What the exercise asks> Locate the line bearing "imported = [obj" in the material below, then reproduce it and each following line up to and including the line bearing "obj.data.transform(world)".

Data shown>
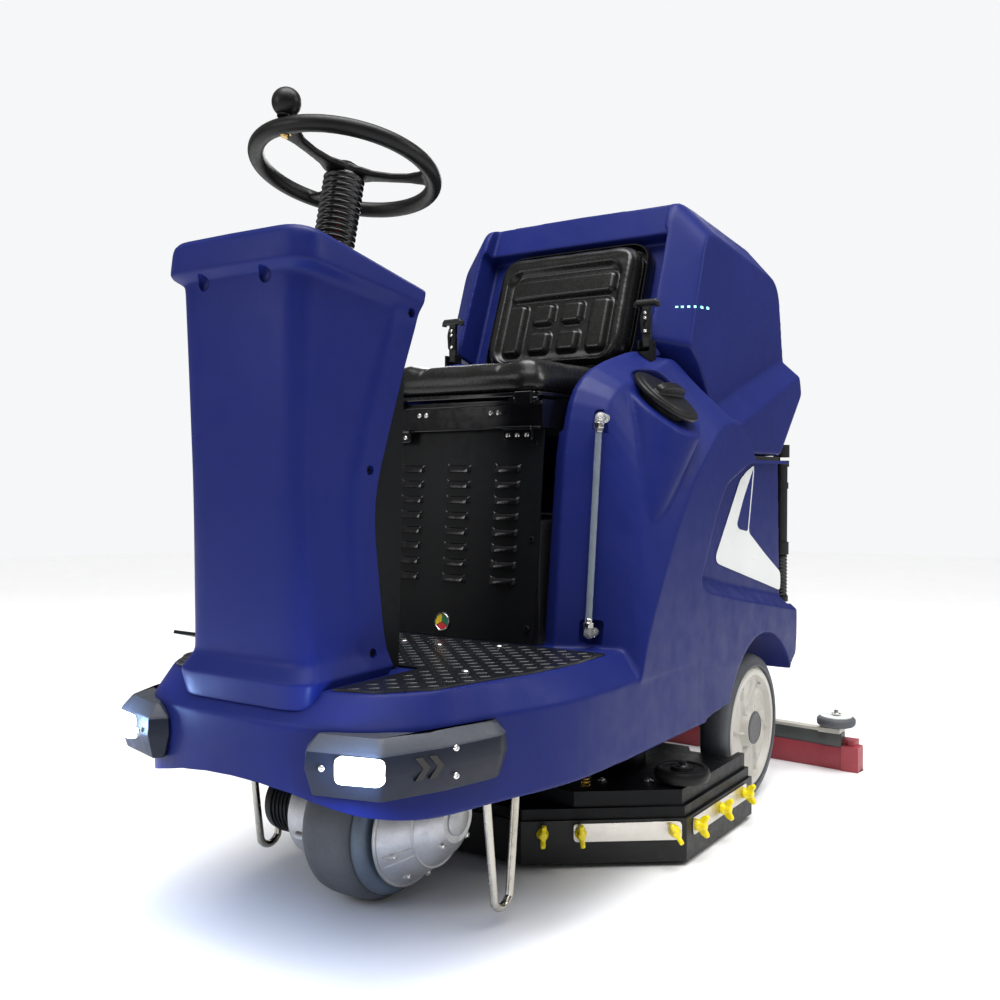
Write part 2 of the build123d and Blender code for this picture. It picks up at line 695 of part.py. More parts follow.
def squeegee_arm():
    """Pivot arm and the cast bracket on the squeegee's back."""
    y, z = SQ_PIVOT
    arm = rod((-52, y, z), (52, y, z), 8) + rod((-41, y, z), (41, y, z), 15)
    for leg in pair(side_prism(29, 41, [(y - 12, z - 8), (y + 8, z + 14), (1358, 112),
                                        (1358, 96.3), (1290, 96.3)])):
        arm += leg
    arm += arc_bar(430, 14, 14, 96.3, 104)
    arm -= rod((0, SQ_MID_Y, 90), (0, SQ_MID_Y, 150), 26.5)
    for post in pair(box((425, 482), (1296, 1350), (100, 112))):
        arm += post
    for pin in pair(rod((467, 1316, 112), (467, 1316, 148), 7)):
        arm += pin
    return arm


def squeegee_roller(side):
    x = 467 * side
    roller = rod((x, 1316, 117), (x, 1316, 143), 50)
    return roller - rod((x, 1316, 110), (x, 1316, 150), 7 + RUN)


def vacuum_hose():
    """Suction hose from the squeegee's port up to the body's rear wall."""
    path = FilletPolyline((0, SQ_MID_Y, 140.3), (0, SQ_MID_Y, 260), (0, 1330, 420),
                          (0, 1290, 560), (0, 1230, 620), (0, 1136.3, 620), radius=[150, 220, 90, 90])
    section = Plane(origin=path @ 0, z_dir=path % 0) * Circle(22)
    return sweep(section, path=path)


# ---------------------------------------------------------------- recovery tank

REC_MAIN = (
    (0, [(612, 1074), (735, 1412), (800, 1414), (1240, 1372), (1272, 1094), (1283, 1046),
         (1285, 992), (1116, 826), (896, 826), (830, 902), (789, 938), (710, 1032),
         (664, 1060)]),
    (262, [(612, 1074), (738, 1406), (800, 1410), (1238, 1368), (1272, 1094), (1283, 1046),
           (1285, 992), (1116, 826), (896, 826), (830, 902), (789, 938), (710, 1032),
           (664, 1060)]),
    (333, [(668, 1064), (756, 1320), (800, 1334), (1232, 1286), (1270, 1094), (1280, 1046),
           (1284, 992), (1116, 826), (896, 826), (830, 902), (789, 938), (722, 1028),
           (690, 1052)]),
)
REC_BULGE = (
    (330, [(789, 940), (1270, 1094), (1284, 992), (1116, 826), (896, 826), (830, 902)]),
    (382, [(845, 898), (1262, 1044), (1280, 992), (1116, 828), (898, 828), (852, 880)]),
)
RECESS = ((-252, 252), (-60, 60), (0, 282))


def recovery_block(shrink):
    wires = []
    for x, outline in REC_MAIN:
        wires.append(side_wire(x - (shrink if x > 300 else 0),
                               inset(outline[::-1], shrink)[::-1]))
    side = Solid.make_loft(wires, ruled=True)
    block = side + mirror_x(side)
    if shrink == 0:
        bulge = Solid.make_loft([side_wire(x, outline) for x, outline in REC_BULGE], ruled=True)
        block = block + bulge + mirror_x(bulge)
    return block


def back_frame():
    """The leaning frame of the backrest: X across, Y up the slope, Z out of the face."""
    lean = math.radians(BACK_TILT)
    return Plane(origin=(0, 606, 1050), x_dir=(1, 0, 0),
                 z_dir=(0, -math.cos(lean), math.sin(lean)))


def recovery_tank():
    tank = recovery_block(0)
    recess = place(back_frame(), box((-254, 254), (-60, 318), (-72, 60)))
    recess += place(back_frame(), box((-246, 246), (280, 430), (-34, 60)))
    hollow = recovery_block(10) - place(back_frame(), box((-266, 266), (-80, 330), (-84, 80)))
    hollow -= place(back_frame(), box((-256, 256), (280, 430), (-44, 80)))
    mouth = box((-215, 215), (850, 1180), (1300, 1500))
    tank = tank - recess - hollow - mouth
    y, z = TANK_HINGE
    for knuckle in pair(rod((90, y, z), (140, y, z), 5.8)
                        + box((90, 140), (y - 5, y + 4), (z, z + 14))):
        tank += knuckle
    tank -= rod((-161, y, z), (161, y, z), 3.5 + RUN)
    y, z = LID_HINGE
    for lug in pair(box((62, 72), (y - 4, y + 4), (z - 12, z))):
        tank += lug
    return tank + rod((-72, y, z), (72, y, z), 2.5)


def tank_lid():
    """Flat lid over the recovery tank's mouth, hinged at its rear edge."""
    lid = side_prism(-232, 232, [(832, 1412), (1206, 1376.5), (1206, 1390), (832, 1425.5)])
    y, z = LID_HINGE
    lid += rod((-60, y, z), (60, y, z), 5.5)
    return lid - rod((-73, y, z), (73, y, z), 2.5 + RUN)


def back_pan():
    return place(back_frame(), box((-203, 203), (-12, 304), (-71, -58)))


def back_cushion():
    pad = box((-200, 200), (-10, 298), (-57.7, 6))
    pad = fillet(pad.edges().filter_by(Axis.Z), 46)
    pad = fillet(pad.edges().group_by(Axis.Z)[-1], 18)
    return place(back_frame(), pad)


def latch_bases():
    """Small brackets on the body that carry the latch straps."""
    y, z = LATCH_PIVOT
    ears = []
    for x in (-LATCH_X, LATCH_X):
        base = box((x - 16, x + 16), (y - 16, y + 11), (z - 50, z + 12))
        base -= box((x - 11.5, x + 11.5), (y - 30, y + 8), (z - 11, z + 30))
        base -= rod((x - 30, y, z), (x + 30, y, z), 3 + RUN)
        ears.append(base - (side_tank(0) if x > 0 else mirror_x(side_tank(0))))
    return ears


def latch(side):
    """Rubber strap with a T-handle, turning on a pin at its foot."""
    x = LATCH_X * side
    y, z = LATCH_PIVOT
    strap = box((x - 11, x + 11), (y - 7, y + 4), (z - 6.5, z + 88))
    strap += rod((x - 24, y - 3, z + 94), (x + 24, y - 3, z + 94), 9)
    return strap + rod((x - 15.5, y, z), (x + 15.5, y, z), 3)


def fill_cap():
    """Round filler cap with a fin to turn it."""
    cap = Pos(0, 0, 8) * Cylinder(CAP_R, 14) + Pos(0, 0, 26) * Box(130, 14, 24)
    cap += Pos(0, 0, -9) * Cylinder(57, 20)
    return place(cap_frame(), cap)


# ---------------------------------------------------------------- seat and trim

def seat_base():
    """Open box under the seat, with lugs and a pin at each front corner."""
    base = box((-203, 203), (262, 704), (874, 930)) - box((-180, 180), (290, 690), (860, 940))
    y, z = SEAT_HINGE
    for lug in pair(box((136, 146), (y - 5, 266), (z - 10, z + 4))
                    + rod((136, y, z), (200, y, z), 4)):
        base += lug
    return base


def seat_pan():
    """Seat plate with two ears that turn on the front pins."""
    pan = box((-200, 200), (252, 600), (936, 945))
    y, z = SEAT_HINGE
    for ear in pair(box((150, 190), (y - 7, y + 7), (z - 8, 945))):
        pan += ear
    return pan - rod((-201, y, z), (201, y, z), 4 + RUN)


def seat_cushion():
    pad = box((-SEAT_HALF, SEAT_HALF), (250, 596), (945.3, 1012))
    pad = fillet(pad.edges().filter_by(Axis.Z), 40)
    return fillet(pad.edges().group_by(Axis.Z)[-1], 20)


def battery_door():
    """Leaning panel between the platform and the seat, with three columns of louvres."""
    door = side_prism(-200, 200, [(234, 451), (273, 872), (277, 872), (238, 451)])
    lean = math.degrees(math.atan2(39, 421))
    for column in (-120, 0, 120):
        for row in range(8):
            z = 568 + row * 32
            y = 234 + (z - 451) * 39 / 421
            slot = Pos(column, y + 2, z) * Rot(-lean, 0, 0) * Box(60, 30, 6)
            door -= slot
    return door


def batteries():
    blocks = []
    for x in (-94, 94):
        for y in (384, 594):
            blocks.append(box((x - 90, x + 90), (y - 100, y + 100), (434, 690)))
    return blocks


def vacuum_motor():
    motor = rod((0, 930, 452), (0, 930, 610), 72) + rod((0, 930, 610), (0, 930, 650), 30)
    return motor


def level_tube():
    """Clear sight tube between two elbows in front of the left tank."""
    low, high = (300, 272, 484), (300, 314, 886)
    elbows = [rod((300, 271, 472), (300, 273, 490), 10) + rod((300, 271, 478), (300, 300, 478), 8),
              rod((300, 313, 882), (300, 315, 900), 10) + rod((300, 314, 892), (300, 340, 892), 8)]
    tube = rod(low, high, 6.5)
    block = side_tank(0)
    return [tube + (elbows[0] - block) + (elbows[1] - block)]


def accelerator_pedal():
    """Foot plate hinged at its lower rear edge, with a roller under the front."""
    plate = side_prism(-305, -215, [(-108, 458), (-104, 464), (-214, 494), (-216, 488)])
    return plate + rod((-309, -106, 461), (-211, -106, 461), 5)


def drain_hose():
    """Drain hose held along the rear corner of the body."""
    hose = rod((352, 1206, 452), (352, 1206, 800), 17)
    return hose + rod((352, 1206, 800), (352, 1206, 860), 21)


def body_screws():
    """Screws sunk flush in the tread plate."""
    return [rod((x, y, PLATFORM_Z), (x, y, PLATFORM_Z + PLATE_T), SCREW_R)
            for x, y in PLATE_SCREWS]


def main():
    os.makedirs("parts", exist_ok=True)
    front_fairing, body_tank = body_parts()
    save("chassis_frame", *chassis_frame())
    save("front_fairing", front_fairing)
    save("body_tank", body_tank)
    save("platform_plate", platform_plate())
    save("tie_down_loops", *tie_down_loops())
    save("cowl_shell", cowl_shell())
    save("cowl_rear_panel", cowl_rear_panel())
    save("control_panel", control_panel())
    save("headlight_housings", *headlight_housings())
    save("headlight_lenses", *headlight_lenses())
    save("steering_column", steering_column())
    save("column_bellows", column_bellows())
    save("steering_wheel", steering_wheel())
    save("spinner_knob", spinner_knob())
    save("key_switch", key_switch())
    save("stop_button", stop_button())
    save("drive_yoke", drive_yoke())
    save("drive_motor", drive_motor())
    save("drive_brake", drive_brake())
    save("drive_rim", drive_rim())
    save("drive_tyre", tyre(STEER_Y, DRIVE_R, 98, -DRIVE_HALF, DRIVE_HALF, 30))
    rear_tyre = tyre(AXLE_Y, REAR_R, 146, REAR_OUT - REAR_W, REAR_OUT, 14)
    save("rear_hub_left", rear_hub())
    save("rear_hub_right", mirror_x(rear_hub()))
    save("rear_tyre_left", rear_tyre)
    save("rear_tyre_right", mirror_x(rear_tyre))
    save("deck_housing", deck_housing())
    save("deck_skirts", deck_skirts())
    save("skirt_strips", *skirt_strips())
    save("skirt_knobs", *skirt_knobs())
    save("brush_motors", *brush_motors())
    save("brush_left", brush(BRUSH_X))
    save("brush_right", brush(-BRUSH_X))
    save("deck_roller_left", deck_roller(1))
    save("deck_roller_right", deck_roller(-1))
    save("lift_arms_front", lift_arms(*DECK_PINS[0], ARM_BARS[0]))
    save("lift_arms_rear", lift_arms(*DECK_PINS[1], ARM_BARS[1]))
    save("squeegee_arm", squeegee_arm())
    save("squeegee_body", squeegee_body())
    save("squeegee_blades", squeegee_blades())
    save("squeegee_roller_left", squeegee_roller(1))
    save("squeegee_roller_right", squeegee_roller(-1))
    save("vacuum_hose", vacuum_hose())
    save("recovery_tank", recovery_tank())
    save("tank_lid", tank_lid())
    save("drain_hose", drain_hose())
    save("back_pan", back_pan())
    save("back_cushion", back_cushion())
    save("latch_bases", *latch_bases())
    save("latch_left", latch(1))
    save("latch_right", latch(-1))
    save("fill_cap", fill_cap())
    save("seat_base", seat_base())
    save("seat_pan", seat_pan())
    save("seat_cushion", seat_cushion())
    save("battery_door", battery_door())
    save("batteries", *batteries())
    save("vacuum_motor", vacuum_motor())
    save("level_tube", *level_tube())
    save("accelerator_pedal", accelerator_pedal())
    save("body_screws", *body_screws())


if __name__ == "__main__":
    main()
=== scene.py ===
"""Looks of the ride-on floor scrubber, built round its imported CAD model.

Lengths are in millimetres in the CAD layout (Y = 0 at the tie-down loops) until at()
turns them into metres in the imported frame.
"""

import math
import random

import bmesh
import bpy
from mathutils import Matrix, Vector


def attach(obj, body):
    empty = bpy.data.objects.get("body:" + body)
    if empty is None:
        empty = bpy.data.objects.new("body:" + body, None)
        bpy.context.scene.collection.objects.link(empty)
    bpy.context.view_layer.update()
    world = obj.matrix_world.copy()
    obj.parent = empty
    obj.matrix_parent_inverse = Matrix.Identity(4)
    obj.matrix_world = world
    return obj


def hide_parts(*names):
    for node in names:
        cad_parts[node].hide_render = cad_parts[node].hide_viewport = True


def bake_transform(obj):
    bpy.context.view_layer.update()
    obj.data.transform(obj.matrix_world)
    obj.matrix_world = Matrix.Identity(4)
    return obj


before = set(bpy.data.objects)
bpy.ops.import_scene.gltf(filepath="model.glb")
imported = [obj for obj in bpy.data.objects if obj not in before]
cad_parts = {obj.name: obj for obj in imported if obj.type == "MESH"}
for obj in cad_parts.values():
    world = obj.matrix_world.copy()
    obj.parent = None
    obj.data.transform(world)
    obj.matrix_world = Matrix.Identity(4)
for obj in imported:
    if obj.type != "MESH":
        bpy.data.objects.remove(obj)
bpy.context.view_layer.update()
scene = bpy.context.scene

MM = 0.001
ORIGIN_Y = 514.0
FINE = 1.0       # voxel sizes are coarser while trying things
# The first voxel size fuses the big mouldings, the second rounds their cut edges.
FUSE_VOXEL, ROUND_VOXEL = 4.5 * FINE, 3.4 * FINE


def at(x, y, z):
    """A layout point in millimetres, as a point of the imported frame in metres."""
    return Vector((x * MM, (y - ORIGIN_Y) * MM, z * MM))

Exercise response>
imported = [obj for obj in bpy.data.objects if obj not in before]
cad_parts = {obj.name: obj for obj in imported if obj.type == "MESH"}
for obj in cad_parts.values():
    world = obj.matrix_world.copy()
    obj.parent = None
    obj.data.transform(world)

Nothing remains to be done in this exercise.